The Indonesian government had long been implementing a de-radicalization program in the wake of the series of terrorist bombings since 2002, he said.
The program involved prominent religious figures, Islamic scholars (ulema), and Islamic boarding school ('pesantren') teachers and was designed to rectify the misconceived or distorted Islamic teachings adhered to by terrorists, according to Mbai.
The government was also cooperating with several other countries such as Saudi Arabia, Pakistan and Afghanistan in implementing the program, among other things by inviting their ulemas to Indonesia and distributing books on Islam to correct the radicals' misunderstandings about Islamic teachings.
But changing one's ideology proved to take a very long time and to be not easy, he said.
The government, however, would not give up and deal with the root of the terrorism , namely radicalism, he said.

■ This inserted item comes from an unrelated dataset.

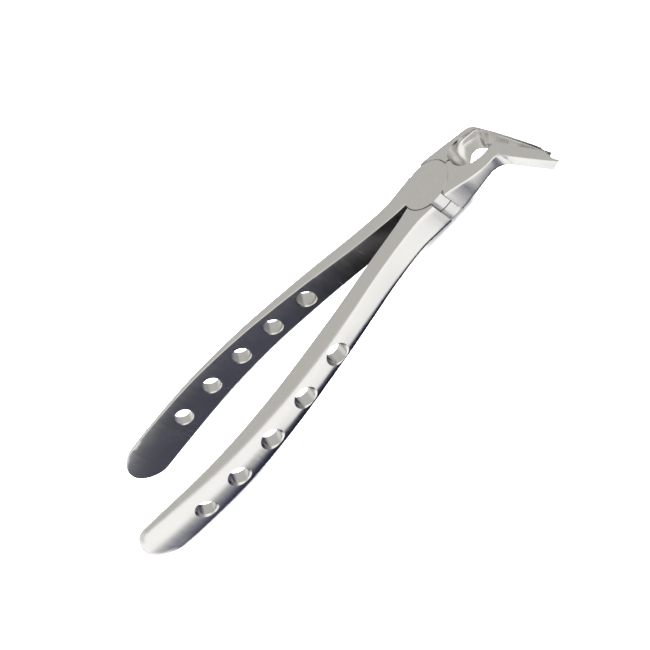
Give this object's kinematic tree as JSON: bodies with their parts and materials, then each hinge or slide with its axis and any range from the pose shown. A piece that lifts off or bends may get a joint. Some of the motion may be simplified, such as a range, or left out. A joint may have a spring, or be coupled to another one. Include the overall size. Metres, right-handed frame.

"We should not be too overjoyed about the death of Noordin M top and his associates, because the threat of terrorism still exists in Indonesia. What we should do is to continue addressing the root of the problem," Ansyaad Mbai said.
He had earlier said Noordin's peers such as Dul Matin, Umar Patek and Upik Lawanga were still at large.
The fight against terrorism was not finished with the death of Southeast Asian terrorist leader Noordin M Top and his three associates, Mbai said.
The security agencies still did not know much about the network Noordin had built up but it had to be assumed he had recruited followers, trained them in bomb-making, and they were still around, he said.